The Accelerating Tide of Migration
Collier uses economic modeling and historical evidence to show that migration is not static—it accelerates unless controlled. The key driver, he explains, is a massive and persistent income gap between rich and poor nations. As diasporas grow, they lower the barriers for others to follow. Distinguished data from the World Bank revealed that between 1960 and 2000, global migration from poor to rich countries tripled, and the pace kept increasing. The process feeds on itself: larger diasporas make migration easier, which expands diasporas further—a feedback loop with no natural equilibrium.
This acceleration matters because countries aren't equal players. Rich nations face rising diversity and social strain; poor nations lose talent and leadership.

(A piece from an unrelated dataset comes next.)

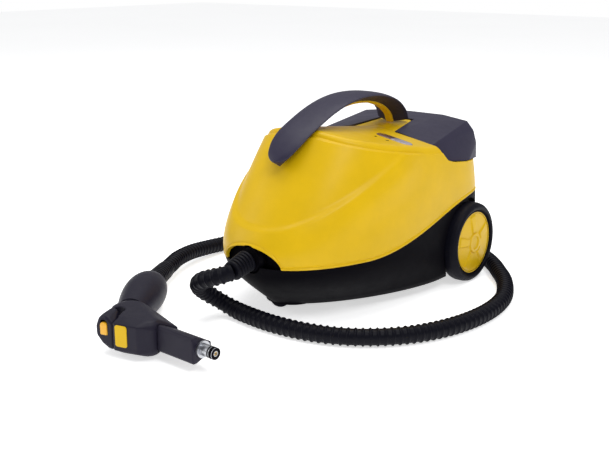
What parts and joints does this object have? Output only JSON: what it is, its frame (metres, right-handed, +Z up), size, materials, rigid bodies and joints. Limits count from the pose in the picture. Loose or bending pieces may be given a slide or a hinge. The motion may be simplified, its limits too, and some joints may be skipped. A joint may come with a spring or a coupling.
{
  "type": "canister steam cleaner",
  "caption": "Canister steam cleaner with a dark arched handle, hinged rear lid, two rear wheels, swivel caster and a corrugated hose to a steam gun.",
  "frame": {"origin": "floor level below the centre of the box round the machine and the gun, measured without the hose and its sleeves", "axes": "+Z up, the machine's nose towards -Y, the long direction along Y"},
  "size_m": [0.5245, 0.6812, 0.284],
  "materials": {
    "yellow_shell": "semi-gloss moulded plastic",
    "tray_plastic": "satin moulded plastic",
    "dark_cover": "semi-gloss moulded plastic",
    "gun_plastic": "satin moulded plastic",
    "black_plastic": "satin moulded plastic",
    "hose_rubber": "satin ribbed elastomer",
    "seal_rubber": "matte",
    "tyre_rubber": "matte",
    "steel": "plain",
    "brass": "machined",
    "boiler_alloy": "drawn sheet",
    "spigot_alloy": "turned",
    "white_plastic": "satin",
    "power_lens": "clear tinted",
    "ready_lens": "clear tinted",
    "lock_orange": "semi-gloss"
  },
  "bodies": {
    "machine": {"upper_shell": "yellow_shell", "lower_shell": "black_plastic", "hose_socket_plate": "black_plastic", "hose_collar": "black_plastic", "front_sleeve": "hose_rubber", "steam_hose": "hose_rubber", "gun_sleeve": "hose_rubber", "handle_cover": "dark_cover", "handle_core": "yellow_shell", "lid_hinge_pin": "steel", "lid_brackets": "steel", "accessory_tray": "tray_plastic", "filler_neck": "brass", "boiler_top": "boiler_alloy", "boiler_bottom": "boiler_alloy", "boiler_gasket": "seal_rubber", "boiler_bolts": "steel", "boiler_legs": "steel", "heating_element": "steel", "safety_thermostat": "white_plastic", "pressure_switch": "brass", "solenoid_valve": "brass", "steam_pipe": "steel", "power_lens": "power_lens", "ready_lens": "ready_lens", "lamp_holder": "white_plastic", "terminal_block": "white_plastic", "mains_gland": "black_plastic", "rear_axle": "steel", "caster_housing": "black_plastic", "shell_screws": "steel", "gun_grip": "gun_plastic", "gun_body": "gun_plastic", "gun_barrel": "gun_plastic", "gun_spigot": "spigot_alloy", "gun_o_ring": "seal_rubber", "gun_jet": "brass", "gun_lever_pin": "steel", "gun_lever_spring": "steel", "gun_panel": "yellow_shell", "gun_valve": "brass", "gun_steam_tube": "steel", "gun_switch": "black_plastic", "gun_screws": "steel"},
    "rear_lid": {"rear_lid": "dark_cover"},
    "cap_seal": {"cap_seal": "seal_rubber"},
    "filler_cap": {"filler_cap": "black_plastic", "cap_plug": "brass"},
    "left_wheel": {"left_wheel_hub": "black_plastic", "left_tyre": "tyre_rubber", "left_hubcap": "yellow_shell"},
    "right_wheel": {"right_wheel_hub": "black_plastic", "right_tyre": "tyre_rubber", "right_hubcap": "yellow_shell"},
    "caster_fork": {"caster_fork": "gun_plastic", "caster_axle": "steel"},
    "caster_wheel": {"caster_wheel": "tyre_rubber"},
    "gun_lever": {"gun_lever": "gun_plastic"},
    "gun_lock_button": {"gun_lock_button": "lock_orange"}
  },
  "joints": [
    {"name": "lid_hinge", "type": "hinge", "parent": "machine", "child": "rear_lid", "pos_m": [0.01804, 0.29306, 0.184], "axis": [-1, 0, 0], "range_deg": [0, 80]},
    {"name": "cap_lift", "type": "slide", "parent": "machine", "child": "cap_seal", "axis": [0, 0, 1], "range_m": [0, 0.006]},
    {"name": "cap_turn", "type": "hinge", "parent": "cap_seal", "child": "filler_cap", "pos_m": [0.01804, 0.25206, 0.2], "axis": [0, 0, 1], "range_deg": [0, 1080]},
    {"name": "left_wheel_spin", "type": "hinge", "parent": "machine", "child": "left_wheel", "pos_m": [0.14804, 0.23306, 0.0595], "axis": [1, 0, 0], "continuous": true},
    {"name": "right_wheel_spin", "type": "hinge", "parent": "machine", "child": "right_wheel", "pos_m": [-0.11196, 0.23306, 0.0595], "axis": [1, 0, 0], "continuous": true},
    {"name": "caster_swivel", "type": "hinge", "parent": "machine", "child": "caster_fork", "pos_m": [0.01804, -0.02294, 0.03], "axis": [0, 0, 1], "continuous": true},
    {"name": "caster_spin", "type": "hinge", "parent": "caster_fork", "child": "caster_wheel", "pos_m": [0.00493, -0.03212, 0.014], "axis": [0.5736, -0.8192, 0], "continuous": true},
    {"name": "lever_pull", "type": "hinge", "parent": "machine", "child": "gun_lever", "pos_m": [-0.02978, -0.29565, 0.0272], "axis": [0, 0, -1], "range_deg": [0, 5], "stiffness_Nm_per_rad": 0.6, "springref_deg": -5.16},
    {"name": "lock_slide", "type": "slide", "parent": "gun_lever", "child": "gun_lock_button", "axis": [0, 0, 1], "range_m": [0, 0.003]}
  ],
  "couplings": [
    {"joint": "cap_lift", "follows": "cap_turn", "m_per_rad": 0.000318}
  ]
}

Migration becomes a global issue with uneven consequences—one that requires wise management rather than moral panic.
The Three Sides of Migration
Collier structures his book around three perspectives: the host societies that absorb migrants, the migrants themselves, and the people left behind in poor countries. For host countries, moderate immigration can bring gains—economic dynamism and cultural variety—yet excessive migration can erode mutual regard, trust, and cooperation. For migrants, the short-term economic benefits are huge: most earn ten times more abroad than they could at home. But Collier asks whether these financial gains translate to happiness, revealing striking findings that the psychological costs of migration—loneliness, dislocation, loss of identity—often outweigh the material benefits. For those who remain, migration can either alleviate poverty through remittances or accelerate brain drain, bleeding societies of talent and leadership.
The Stakes of National Identity
Behind Collier’s analysis lurks a fundamental question: can nations survive unbounded migration? He argues that national identity is not tribalism—it’s a social technology enabling cooperation and justice within boundaries. Without a shared sense of belonging, societies lose their capacity for redistributive fairness and trust. Collier’s own family story illustrates this tension. His grandfather migrated from Germany to Britain; his father changed his name to escape anti-German prejudice. Migration, for him, is personal proof that belonging is fragile but vital.
Ultimately, Collier’s message is pragmatic and humanistic. He urges you to see migration as neither divine good nor sinister threat but as a process requiring balance and design. He calls for policies that combine compassion with realism—moderate migration, well-integrated diasporas, and support for the poor who remain. Only by rethinking national generosity alongside social resilience, he suggests, can we ensure that this global exodus leads not to fragmentation but to shared progress.